Hunter reserved an opinion on the so-called bottle bill, saying he hasn’t seen the newest version drafted by committee counsel.

“That was the other problem,” he said.

Hunter noted that one panelist, Delegate Kelli Sobonya, R-Cabell, was critical of being asked to vote on a slurry pipeline bonding bill without getting a chance to see it before the meeting. That measure was tabled on the advice of outgoing House Judiciary Chairman Jon Amores, D-Kanawha.

“I thought it probably appropriate we didn’t act on it without the time now,” the co-chairman said of the bottle measure.

“We wouldn’t have had time to really study the bill.”
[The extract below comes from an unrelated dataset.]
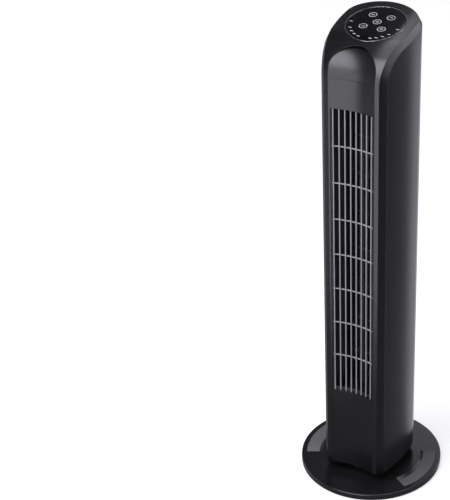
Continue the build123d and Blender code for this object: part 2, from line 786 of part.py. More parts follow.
# Cross-flow impeller: curved blades between end discs, stiffened by rings.
RING_STEP = (IMPELLER_Z[1] - IMPELLER_Z[0] - 1.6) / (RINGS - 1)
with BuildPart() as impeller:
    with BuildSketch(Plane.XY.offset(IMPELLER_Z[0])):
        with Locations((0, AXIS_Y)):
            with PolarLocations(0, BLADES):
                add(blade.sketch)
    extrude(amount=IMPELLER_Z[1] - IMPELLER_Z[0])
    for index in range(RINGS):
        with BuildSketch(Plane.XY.offset(IMPELLER_Z[0] + index * RING_STEP)):
            with Locations((0, AXIS_Y)):
                Circle(IMPELLER_R)
                if 0 < index < RINGS - 1:
                    Circle(BLADE_IN_R - 0.8, mode=Mode.SUBTRACT)
        extrude(amount=1.6)
    with BuildSketch(Plane.XY.offset(IMPELLER_Z[0])):
        with Locations((0, AXIS_Y)):
            Circle(9)
    extrude(amount=14)
    with BuildSketch(Plane.XY.offset(IMPELLER_Z[0] - 1)):
        with Locations((0, AXIS_Y)):
            Circle(3.02)
    extrude(amount=13, mode=Mode.SUBTRACT)
    with BuildSketch(Plane.XY.offset(IMPELLER_Z[1] - 8)):
        with Locations((0, AXIS_Y)):
            Circle(8)
    extrude(amount=8)
    with BuildSketch(Plane.XY.offset(IMPELLER_Z[1] - 6)):
        with Locations((0, AXIS_Y)):
            Circle(3.0)
    extrude(amount=7, mode=Mode.SUBTRACT)
impeller.part.label = "impeller"
export_step(impeller.part, "parts/impeller.step")

# Steel pin pressed into the top of the impeller.
with BuildPart() as top_pin:
    with BuildSketch(Plane.XY.offset(IMPELLER_Z[1] - 5.9)):
        with Locations((0, AXIS_Y)):
            Circle(2.98)
    extrude(amount=BRIDGE_Z + 6.5 - IMPELLER_Z[1] + 5.9)
top_pin.part.label = "top_pin"
export_step(top_pin.part, "parts/top_pin.step")

# ================================================================ main motor
STATOR_Z = (118.0, 146.0)
BRACKET_Z = 168.0
BOLT_OFFSET = 26.0
BOLT_SPOTS = [(x, AXIS_Y + y) for x in (-BOLT_OFFSET, BOLT_OFFSET) for y in (-BOLT_OFFSET, BOLT_OFFSET)]

with BuildPart() as motor_shaft:
    with BuildSketch(Plane.XY.offset(98)):
        with Locations((0, AXIS_Y)):
            Circle(2.98)
    extrude(amount=IMPELLER_Z[0] + 11.5 - 98)
motor_shaft.part.label = "motor_shaft"
export_step(motor_shaft.part, "parts/motor_shaft.step")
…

Hunter said he understands that forces supporting the deposit bill have lined up sponsors to have it introduced once the 2007 session opens Wednesday.

The measure already has stirred both sides.

In opposition, the West Virginia Oil Marketers and Grocers Association (OMEGA) sees it as a feeble attempt to control littler, saying it targets only 8.5 percent of roadside refuse and 4 percent of municipal solid waste.

What’s more, the group contends, it would lead to cheats buying bottled drinks outside West Virginia, then collecting a deposit that hadn’t been paid.

But Linda Frame, a program manager for West Virginia Citizen Action Group, said the program has been effective in 11 states that has enacted such legislation, and other states are about to follow their example.

Surveys elsewhere have pointed to an 80 percent reduction rate in litter, she said.

As for the element of dishonesty, she said technology is available to code containers so the West Virginia origin of sale is indisputable.